Com a imposição desses controles, as autoridades tailandesas imaginavam que a moeda local sofreria uma desvalorização capaz de tornar suas exportações mais competitivas e o crescimento do país mais robusto. Mas o tiro do governo tailandês, chefiado pelo general golpista Surayud Chulanont, saiu pela culatra. Ao menos em parte. As medidas afugentaram não apenas os especuladores interessados nos ganhos de curto prazo, mas também o capital estrangeiro que ajuda a financiar projetos de longo prazo, recursos fundamentais para qualquer país em desenvolvimento. A bolsa local fechou com queda de 15%, a maior desde a crise asiática, depois de despencar 19% ao longo da segunda-feira. Mais de 22 bilhões de dólares evaporaram das ações de empresas locais. Com a reação catastrófica dos investidores, o governo foi obrigado a voltar atrás parcialmente. O mercado de ações, por exemplo, acabou sendo excluído desse controle. Com isso, a bolsa recuperou parte de suas perdas até quinta-feira. Houve, sim, o impacto sobre o câmbio esperado pelas autoridades tailandesas. Antes do anúncio do pacote, o baht acumulava alta de 17% em 2006; na quinta-feira, essa valorização caiu para 12%. No entanto, resta saber se essa valorização será permanente e se o ganho cambial vai compensar o estrago na bolsa e na credibilidade do país.
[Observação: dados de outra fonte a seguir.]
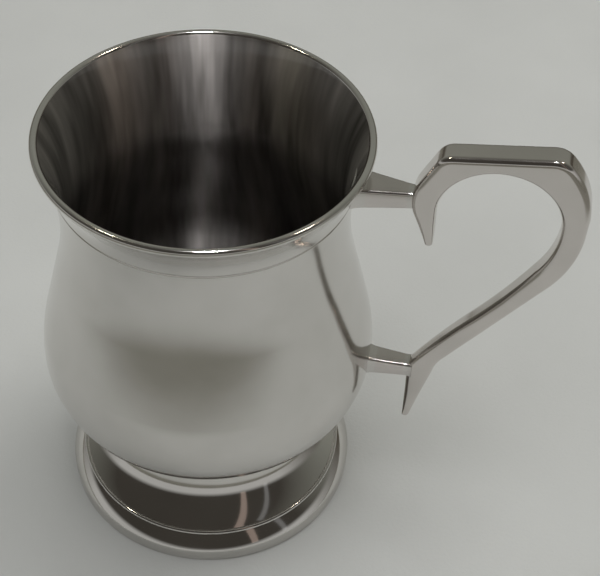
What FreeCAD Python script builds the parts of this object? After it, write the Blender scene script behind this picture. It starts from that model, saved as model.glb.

Seja como for, o episódio já deixa uma lição. Num mercado globalizado, é cada vez menor a margem de manobra dos governos para influenciar variáveis macroeconômicas como a taxa de câmbio. Por uma razão simples: os investidores são implacáveis e penalizam instantaneamente qualquer governo que ouse desrespeitar as leis básicas do livre-mercado. No Brasil não se passa um dia sem que algum empresário ou líder de entidade industrial apareça na imprensa lamentando as agruras de exportar e competir no mercado externo, diante da apreciação cambial e da acirrada concorrência – principalmente da China. Na Coréia do Sul, grandes empresas como a Samsung e a Hyundai se queixam da perda de competitividade internacional causada pela valorização da moeda coreana e pressionam o governo para obter compensações financeiras. O desespero dos empresários tailandeses é da mesma natureza. Pena que não existam mágicas para solucionar tal problema. "Os investidores relutarão em colocar dinheiro no mercado tailandês, o que elevará as taxas de juro no país e causará o efeito inverso do esperado pelo governo", diz Kim Eng Tan, da agência de análise de risco Standard & Poor's.

Mas como os países podem lidar com a valorização excessiva de suas moedas? Em entrevista a VEJA, Barry Eichengreen, professor da Universidade da Califórnia e um dos maiores especialistas em mercados emergentes, disse que a Tailândia escolheu a pior maneira possível para conter a valorização do baht. "O melhor caminho seria reduzir os gastos públicos. Isso conteria a inflação e propiciaria juros mais baixos, o que tornaria menos atraente a especulação financeira", afirmou. A receita cabe como uma luva para o Brasil.